In parallel to the Global Summit in London, the British Embassy, Yangon, hosted a series of activities to raise awareness of the need to establish a survivor centered approach, break the culture of impunity and hold perpetuators accountable for acts of sexual violence. As part of these activities, Mi Mi Thin Aung, UNFPA’s National GBV Coordinator, participated in a round table national radio programme, hosted by BBC Media Action, with fifteen young people. Mi Mi Thin Aung said, “We discussed what sexual violence is in conflict and why it happens. We explored concrete examples about how young people can help to prevent it. This radio discussion is really important for young people in conflict areas as many of them are not aware or know very little about this issue.” 

The activities concluded with a Technical Expert Panel Discussion chaired by the British Ambassador, Mr. Andrew Patrick, with UNFPA International GBV Coordinator, Elizabeth Pender, Hkawng Gan – case worker from Metta Development Foundation working in a Women and Girls Centre in Kachin and Professor Than New - a member of the Myanmar National Human Rights Commission. The audience was made up of members from civil society, international NGOs, UN representatives and the diplomatic community. 

In recognition of the need to address sexual violence in conflict, UNFPA over the last 8 months, has been instrumental in setting up services for victims in Kachin and Rakhine states. In these conflict affected areas, women and girls have identified rape as the primary reason for leaving their homes. In Kachin, UNFPA has partnered with the Metta Development Foundation (in Government controlled areas) and the Kachin Women’s Association (in Non-Government controlled areas) to establish 8 Women and Girls Centres (WGCs). Over 2,000 women and girls have accessed support through WGCs and outreach activities in Kachin since January 2014. In Rakhine state, UNFPA supports the International Rescue Committee (IRC) to operate 6 WGCs. IRC will also work with national CSO partners. 
The WGCs provide a safe and supportive environment for women and girls to access confidential psychosocial and case management services. The WGCs are a critical safe space as victims of GBV are often stigmatised by both their families and communities when seeking services for GBV. Elizabeth Pender, UNFPA International GBV Coordinator said, “It is really dangerous for a victim of violence to come forward, which is why these centers offer a safe space for woman and girls.” 
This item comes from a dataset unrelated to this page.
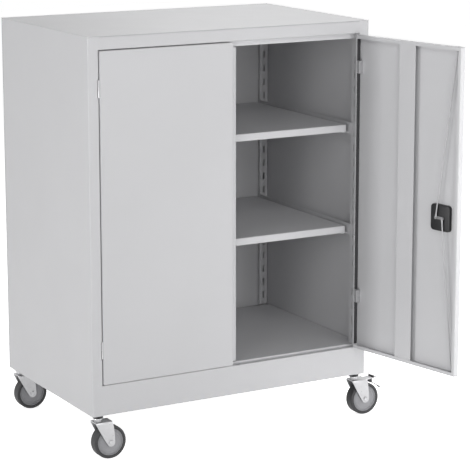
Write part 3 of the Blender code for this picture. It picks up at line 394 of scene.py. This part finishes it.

Each WGC includes a centre manager, case workers, response officers and prevention officers. “In Kachin state we have already seen the number of women and girls visiting the centres double between February and March 2014, and quadruple between March and April. I think this indicates that there is a demand and need for these centres, but we also have to build trust and relationships. We have to demonstrate to women and girls that their safety and security is our priority,” said Elizabeth Pender of UNFPA.